You are more than willing to offer your data to people and organizations who will pay for them. At the moment, at least, SAG-AFTRA and the WGA have access to some funds, and some top-level membership that could always find a shekel or two to help fund some more. And Lord knows, there’s PLENTY of qualified people who have already lost their jobs (hand raised) that you’ve dealt with in the past that are more than willing to help them analyze that, and facilitate your entry into these incremental revenue streams.
You’re looking out for your investors, Nielsen. Your new owners put $16B on the table. You seem to have at least one major competitor at least grazing the ropes, if not yet falling through them.

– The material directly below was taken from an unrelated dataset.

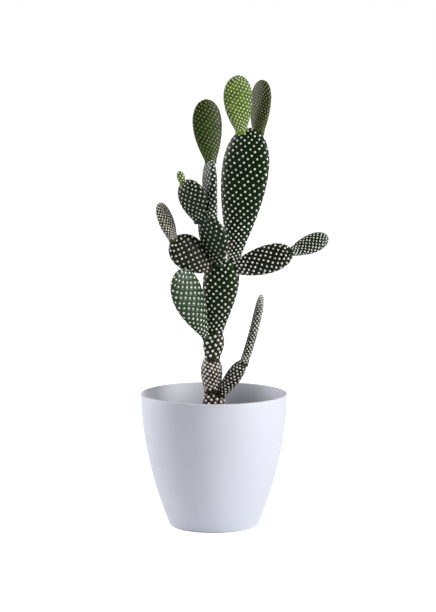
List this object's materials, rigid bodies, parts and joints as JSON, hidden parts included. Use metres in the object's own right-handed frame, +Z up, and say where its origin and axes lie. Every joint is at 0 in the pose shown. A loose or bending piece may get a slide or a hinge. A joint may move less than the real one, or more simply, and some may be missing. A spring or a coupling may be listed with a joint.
{
  "type": "potted paddle cactus",
  "caption": "Bunny-ear prickly pear with many small dark green dotted pads, growing in potting mix in a plain round tapered pot.",
  "frame": {"origin": "middle of the pot's underside, on the surface that the pot stands on", "axes": "+Z up along the pot's axis, -Y towards the side that shows the plant widest (the front), +X to the front view's right"},
  "size_m": [0.1795, 0.14, 0.4308],
  "materials": {
    "pot": "satin",
    "potting_mix": "matte",
    "woody_stem": "matte",
    "mature_skin": "satin",
    "young_skin": "satin"
  },
  "bodies": {
    "root": {"pot": "pot", "potting_mix": "potting_mix", "stem_foot": "woody_stem", "stem_lower": "woody_stem", "stem_middle": "woody_stem", "trunk_pad": "mature_skin", "tall_pad": "mature_skin", "front_pad": "mature_skin", "edge_pad": "mature_skin", "round_pad": "mature_skin", "left_pad": "mature_skin", "low_left_pad": "mature_skin", "right_pad": "mature_skin", "shoot_foot": "mature_skin", "shoot_pad": "mature_skin", "ear_pad_left": "young_skin", "ear_pad_right": "young_skin", "top_left_pad": "young_skin", "bud": "young_skin", "left_tip_pad": "young_skin", "right_tip_pad": "young_skin"}
  },
  "joints": []
}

Why not pull back the curtain on Nielsen One just a bit, license these unions some sample data, bring a few of us in to help parse it, and perhaps provide some REAL ammunition to this much more publicly-faced battle. Data that even those trying to break these unions can’t immediately refute, since they have worked with and continue to reap both corporate and personal benefits from it?
Maybe that’s a little too forward or wishful thinking to believe you’re immediately going to embrace such a radical thought? But let me tell you this. The amount of goodwill and positive inpact you’d make by at least trying to be an adult in this room could be dramatic. And an awful lot of good people who currently hate your guts might be turned around just a tad if you did.
Trust me, I know THAT feeling.
So at least consider this musing at face value. Because we know in any zoo, not far from the elephants are the bulls and the bears.